═══ MATERIAL ═══

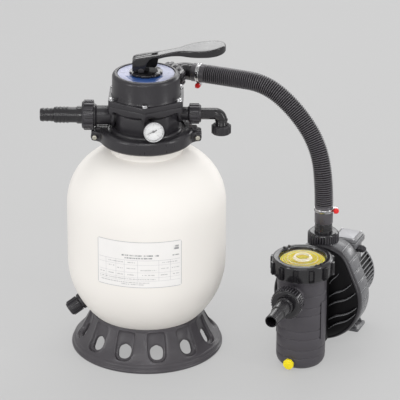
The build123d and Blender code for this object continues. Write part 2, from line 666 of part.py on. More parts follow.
# ---------------------------------------------------------------- pump strainer
POT_AXIS = (POT_X, POT_Y, 0)
GROOVES = (30, 52, 86, 109, 152, 174, 204)
with BuildPart() as strainer_pot:
    outline = [(0, 0), (0, 42), (1.4, 48), (5, 53.6), (11, 58.4), (18, 61), (25, POT_R)]
    for groove in GROOVES:
        outline += [
            (groove - 1.4, POT_R), (groove - 1.0, POT_R - 1),
            (groove + 1.0, POT_R - 1), (groove + 1.4, POT_R),
        ]
    outline += [(238, POT_R), (240, 66), (POT_RIM_Z, 66), (POT_RIM_Z, 57.8), (20, 56.5), (9, 49), (6, 42), (6, 0)]
    spun(POT_AXIS, UP, outline)
    block(Plane(origin=pump_point(50, 0, 40), x_dir=BACK, z_dir=UP), 32, 90, 192)
    rod(across(pump_point(50, MOTOR_SIDE, MOTOR_Z), BACK), 38, 16)
    spun(SUCTION_AT, SUCTION_AXIS, [(-60, 0), (-60, 24), (-21, 24), (-17, 28), (0, 28), (0, 0)])
    plug_axis = (-math.sin(math.radians(28)), -math.cos(math.radians(28)), 0)
    plug_at = (POT_X, POT_Y, 20)
    rod(across(plug_at, plug_axis, 50), 11, 14)
    rod(Plane(origin=(POT_X, POT_Y, 20)), 56.5, 280, mode=Mode.SUBTRACT)
    rod(across(SUCTION_AT, SUCTION_AXIS, -70), HOSE_BORE_R, 80, mode=Mode.SUBTRACT)
    rod(across(pump_point(50, MOTOR_SIDE, MOTOR_Z), BACK, -5), 30, 30, mode=Mode.SUBTRACT)
    rod(across(plug_at, plug_axis, 50), 7, 20, mode=Mode.SUBTRACT)
strainer_pot.part.label = "Strainer pot"
export_step(strainer_pot.part, "parts/strainer_pot.step")

with BuildPart() as lid_ring:
    spun(
        POT_AXIS,
        UP,
        [
            (250, 66.4), (282.3, 66.4), (282.3, 57.6), (288, 57.6), (288, 72), (284, 76),
            (250, 76),
        ],
    )
    for number in range(12):
        angle = math.radians(number * 30 + 15)
        outward = (math.cos(angle), math.sin(angle), 0)
        block(across((POT_X, POT_Y, 267), outward, 74, x_dir=UP), 32, 13, 6.5)
        block(across((POT_X, POT_Y, 264), outward, 77.5, x_dir=UP), 28, 7, 6, mode=Mode.SUBTRACT)
lid_ring.part.label = "Lid ring nut"
export_step(lid_ring.part, "parts/lid_ring.step")

with BuildPart() as strainer_lid:
    spun(
        POT_AXIS,
        UP,
        [
            (276, 0), (276, 50), (270, 50), (270, 57.2), (276, 57.2), (276, 64), (282, 64),
            (282, 57), (286, 56), (286, 16), (292, 14), (292, 0),
        ],
    )
strainer_lid.part.label = "Clear strainer lid"
export_step(strainer_lid.part, "parts/strainer_lid.step")

with BuildPart() as strainer_basket:
    spun(
        POT_AXIS,
        UP,
        [
            (110, 0), (110, 42), (266, 50), (266, 55), (269.5, 55), (269.5, 47.5), (113, 39.5),
            (113, 0),
        ],
    )
    for row in range(5):
        for number in range(8):
            angle = math.radians(number * 45 + SKEW)
            outward = (math.cos(angle), math.sin(angle), 0)
            block(across((POT_X, POT_Y, 130 + row * 22), outward, 30, x_dir=UP), 12, 18, 30, mode=Mode.SUBTRACT)
strainer_basket.part.label = "Strainer basket"
export_step(strainer_basket.part, "parts/strainer_basket.step")

with BuildPart() as suction_nut:
    union_nut(SUCTION_AT, SUCTION_AXIS, PUMP_NUT_R, UNION_STUB_R, UNION_TAIL_R, 36, half=16.5)
suction_nut.part.label = "Suction union nut"
export_step(suction_nut.part, "parts/suction_nut.step")

with BuildPart() as suction_tail:
    spun(
        SUCTION_AT,
        SUCTION_AXIS,
        tail_outline(28, 22, 13, [(24, 22), (68, 19), (116, 16)]),
    )
suction_tail.part.label = "Suction hose tail"
export_step(suction_tail.part, "parts/suction_tail.step")

with BuildPart() as pump_drain_plug:
    rod(across(plug_at, plug_axis, 52), 6.7, 12.3)
    with BuildSketch(across(plug_at, plug_axis, 64.3)) as head:
        RegularPolygon(14, 8)
    extrude(head.sketch, amount=9)
pump_drain_plug.part.label = "Pump drain plug"
export_step(pump_drain_plug.part, "parts/pump_drain_plug.step")

# ---------------------------------------------------------------- pump wet end and motor
SHAFT_AT = pump_point(0, MOTOR_SIDE, MOTOR_Z)

with BuildPart() as pump_housing:
    spun(
        SHAFT_AT,
        BACK,
        [
            (66, 30), (66, 62), (70, 82), (78, 99), (90, 110), (98, HOUSING_R), (150, HOUSING_R),
            (150, 105), (104, 105), (94, 103), (84, 93), (77, 78), (74, 60), (74, 30),
        ],
    )
    spun(DISCHARGE_TOP, UP, [(-60, 0), (-60, 24), (-22, 24), (-18, 28), (0, 28), (0, 0)])
    spun(SHAFT_AT, BACK, [(100, 0), (100, 105), (149, 105), (149, 0)], mode=Mode.SUBTRACT)
    rod(across(DISCHARGE_TOP, UP, -75), 16, 80, mode=Mode.SUBTRACT)
pump_housing.part.label = "Pump volute housing"
export_step(pump_housing.part, "parts/pump_housing.step")

with BuildPart() as impeller:
    spun(SHAFT_AT, BACK, [(108, 8), (108, 14), (132, 14), (132, 58), (136, 58), (136, 14), (143, 14), (143, 8)])
    ribs(across(SHAFT_AT, BACK, 116), 35, 44, 3, 6, 17)
impeller.part.label = "Impeller"
export_step(impeller.part, "parts/impeller.step")

with BuildPart() as shaft_seal:
    spun(SHAFT_AT, BACK, [(143, 8), (143, 13), (146, 13), (146, 16), (150, 16), (150, 8)])
shaft_seal.part.label = "Shaft seal head"
export_step(shaft_seal.part, "parts/shaft_seal.step")

with BuildPart() as motor_bracket:
    spun(
        SHAFT_AT,
        BACK,
        [
            (92, HOUSING_R), (92, 115), (98, SHROUD_R), (158, SHROUD_R), (168, 113), (168, MOTOR_R),
            (158, MOTOR_R), (158, 30), (172, 30), (172, 20), (162, 20), (162, 9), (150, 9),
            (150, HOUSING_R), (98, HOUSING_R),
        ],
    )
    rod(across(DISCHARGE_TOP, UP, -80), 29, 100, mode=Mode.SUBTRACT)
motor_bracket.part.label = "Motor bracket and shroud"
export_step(motor_bracket.part, "parts/motor_bracket.step")

with BuildPart() as motor_housing:
    spun(
        SHAFT_AT,
        BACK,
        [
            (158, 83), (158, MOTOR_R), (272, MOTOR_R), (272, 20), (262, 20), (262, 70), (258, 83),
        ],
    )
    spun(SHAFT_AT, BACK, [(256, 24), (256, 72), (262, 72), (262, 24)], mode=Mode.SUBTRACT)
motor_housing.part.label = "Motor housing"
export_step(motor_housing.part, "parts/motor_housing.step")

with BuildPart() as stator:
    spun(SHAFT_AT, BACK, [(188, 55), (188, 83), (244, 83), (244, 55)])
    spun(SHAFT_AT, BACK, [(178, 58), (178, 76), (188, 76), (188, 58)])
    spun(SHAFT_AT, BACK, [(244, 58), (244, 76), (254, 76), (254, 58)])
stator.part.label = "Stator with windings"
export_step(stator.part, "parts/stator.step")

with BuildPart() as rotor_core:
    spun(SHAFT_AT, BACK, [(188, 8), (188, 54), (244, 54), (244, 8)])
rotor_core.part.label = "Motor rotor core"
export_step(rotor_core.part, "parts/rotor_core.step")

with BuildPart() as motor_shaft:
    spun(SHAFT_AT, BACK, [(108, 0), (108, 8), (290, 8), (290, 0)])
motor_shaft.part.label = "Motor shaft"
export_step(motor_shaft.part, "parts/motor_shaft.step")

with BuildPart() as bearings:
    for start in (162, 262):
        spun(SHAFT_AT, BACK, [(start, 8.3), (start, 20), (start + 10, 20), (start + 10, 8.3)])
bearings.part.label = "Motor bearings"
export_step(bearings.part, "parts/bearings.step")

with BuildPart() as fan:
    spun(SHAFT_AT, BACK, [(276, 8), (276, 16), (288, 16), (288, 8)])
    spun(SHAFT_AT, BACK, [(276, 14), (276, 70), (278, 70), (278, 14)])
    ribs(across(SHAFT_AT, BACK, 277), 42, 54, 2.4, 9, 11)
fan.part.label = "Cooling fan"
export_step(fan.part, "parts/fan.step")

with BuildPart() as fan_cowl:
    spun(
        SHAFT_AT,
        BACK,
        [
            (272, 84), (272, MOTOR_R), (290, MOTOR_R), (298, 83), (302, 72), (302, 0), (299, 0),
            (299, 70), (295, 80), (289, 84),
        ],
    )
    for pitch_r, count in ((18, 6), (34, 10), (50, 16)):
        ribs(across(SHAFT_AT, BACK, 296), pitch_r, 10, 4, count, 10, mode=Mode.SUBTRACT)
fan_cowl.part.label = "Fan cowl"
export_step(fan_cowl.part, "parts/fan_cowl.step")

BOX_AT = pump_point(211.5, MOTOR_SIDE + 37.5, 190)
with BuildPart() as terminal_box:
    block(Plane(origin=BOX_AT, x_dir=BACK, z_dir=UP), 73, 65, 74)
    block(Plane(origin=along(BOX_AT, UP, 34), x_dir=BACK, z_dir=UP), 67, 59, 50, mode=Mode.SUBTRACT)
    rod(across(SHAFT_AT, BACK, 150), MOTOR_R, 140, mode=Mode.SUBTRACT)
    rod(across(pump_point(198, MOTOR_SIDE + 60, 238), RIGHT), 6, 20, mode=Mode.SUBTRACT)
terminal_box.part.label = "Terminal box"
export_step(terminal_box.part, "parts/terminal_box.step")

with BuildPart() as terminal_lid:
    block(Plane(origin=along(BOX_AT, UP, 74), x_dir=BACK, z_dir=UP), 73, 65, 9)
    fillet(terminal_lid.edges().filter_by(Axis.Z), 6)
    chamfer(terminal_lid.faces().sort_by(Axis.Z)[-1].edges(), 3)
terminal_lid.part.label = "Terminal box lid"
export_step(terminal_lid.part, "parts/terminal_lid.step")

with BuildPart() as cable_gland:
    spun(
        pump_point(198, MOTOR_SIDE, 238),
        RIGHT,
        [(66, 3.5), (66, 6), (70, 6), (70, 9), (76, 9), (76, 8), (88, 8), (92, 5), (92, 3.5)],
    )
cable_gland.part.label = "Cable gland"
export_step(cable_gland.part, "parts/cable_gland.step")

FOOT_BACK = 240.0
with BuildPart() as motor_foot:
    block(Plane(origin=pump_point(FOOT_BACK, MOTOR_SIDE, 0), x_dir=BACK, z_dir=UP), 60, 132, 8)
    for side in (-1, 1):
        web_at = pump_point(FOOT_BACK, MOTOR_SIDE + side * 34, 6)
        block(Plane(origin=web_at, x_dir=BACK, z_dir=UP), 50, 12, 75)
    rod(across(SHAFT_AT, BACK, 150), MOTOR_R, 140, mode=Mode.SUBTRACT)
    for side in (-1, 1):
        hole_at = pump_point(FOOT_BACK, MOTOR_SIDE + side * 53, -1)
        rod(Plane(origin=hole_at, z_dir=UP), 4.5, 20, mode=Mode.SUBTRACT)
motor_foot.part.label = "Motor foot"
export_step(motor_foot.part, "parts/motor_foot.step")
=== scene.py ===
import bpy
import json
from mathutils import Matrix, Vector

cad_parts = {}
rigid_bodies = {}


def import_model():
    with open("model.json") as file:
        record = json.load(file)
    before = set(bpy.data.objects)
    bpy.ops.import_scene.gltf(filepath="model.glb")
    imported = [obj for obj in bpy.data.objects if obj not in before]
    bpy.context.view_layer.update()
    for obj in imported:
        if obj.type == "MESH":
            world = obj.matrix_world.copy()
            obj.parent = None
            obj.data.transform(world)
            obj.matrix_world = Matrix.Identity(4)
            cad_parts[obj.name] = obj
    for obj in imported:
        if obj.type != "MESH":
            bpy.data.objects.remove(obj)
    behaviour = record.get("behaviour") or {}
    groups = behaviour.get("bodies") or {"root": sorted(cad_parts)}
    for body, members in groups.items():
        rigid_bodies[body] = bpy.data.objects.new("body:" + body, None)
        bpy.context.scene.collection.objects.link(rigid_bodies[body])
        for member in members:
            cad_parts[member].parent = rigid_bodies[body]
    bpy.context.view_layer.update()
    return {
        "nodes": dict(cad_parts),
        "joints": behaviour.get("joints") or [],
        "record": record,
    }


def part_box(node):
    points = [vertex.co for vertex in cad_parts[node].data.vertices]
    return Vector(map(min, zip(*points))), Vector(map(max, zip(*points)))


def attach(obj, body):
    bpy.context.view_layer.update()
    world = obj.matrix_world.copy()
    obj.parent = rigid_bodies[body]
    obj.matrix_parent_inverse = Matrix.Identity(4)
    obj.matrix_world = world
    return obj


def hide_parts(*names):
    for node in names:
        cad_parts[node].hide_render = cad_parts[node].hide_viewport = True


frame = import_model()

import json
import math

import bmesh
import bpy
from mathutils import Matrix, Vector

bl_info = {
    "name": "Sand filter and pool pump",
    "version": (1, 0, 0),
    "blender": (4, 5, 0),
    "location": "3D View > Sidebar > Filter set",
    "description": "Builds the finished pieces of a sand filter and pump set round its frame",
    "category": "Object",
}

# ---------------------------------------------------------------- places, all read from the frame
# Outlines are in millimetres, as on a drawing. Objects and positions are in metres.
MM = 0.001
UP = Vector((0, 0, 1))
EAST = Vector((1, 0, 0))
UPRIGHT = Matrix.Rotation(math.pi / 2, 4, "X")
BODY_OF = {
    node: body
    for body, nodes in frame["record"]["behaviour"]["bodies"].items()
    for node in nodes
}
JOINTS = {joint["name"]: joint for joint in frame["joints"]}


def pivot(joint):
    return Vector(JOINTS[joint]["pos_m"])


def axis(joint):
    return Vector(JOINTS[joint]["axis"])


def stand_on(origin, direction, side=None):
    """Matrix that puts a shape's own origin on a point, +Z along a direction and +X to a side."""
    up = Vector(direction).normalized()
    across = up.orthogonal() if side is None else Vector(side)
    across = (across - up * across.dot(up)).normalized()
    turned = Matrix((across, up.cross(across), up)).transposed().to_4x4()
    return Matrix.Translation(origin) @ turned


def on_joint(joint, side=None):
    return stand_on(pivot(joint), axis(joint), side)


def at(x=0.0, y=0.0, z=0.0):
    """Matrix that moves a shape by millimetres."""
    return Matrix.Translation(Vector((x, y, z)) * MM)


def spin_z(degrees):
    return Matrix.Rotation(math.radians(degrees), 4, "Z")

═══

| TASK DESCRIPTION |
Extract from the listing above the lines between the line containing "4.5, 20, mode=Mode.SUBTRACT)" and the line containing "bpy.data.objects.remove(obj)", keeping both of those lines. Output nothing else.

| REPLY |
        rod(Plane(origin=hole_at, z_dir=UP), 4.5, 20, mode=Mode.SUBTRACT)
motor_foot.part.label = "Motor foot"
export_step(motor_foot.part, "parts/motor_foot.step")
=== scene.py ===
import bpy
import json
from mathutils import Matrix, Vector

cad_parts = {}
rigid_bodies = {}


def import_model():
    with open("model.json") as file:
        record = json.load(file)
    before = set(bpy.data.objects)
    bpy.ops.import_scene.gltf(filepath="model.glb")
    imported = [obj for obj in bpy.data.objects if obj not in before]
    bpy.context.view_layer.update()
    for obj in imported:
        if obj.type == "MESH":
            world = obj.matrix_world.copy()
            obj.parent = None
            obj.data.transform(world)
            obj.matrix_world = Matrix.Identity(4)
            cad_parts[obj.name] = obj
    for obj in imported:
        if obj.type != "MESH":
            bpy.data.objects.remove(obj)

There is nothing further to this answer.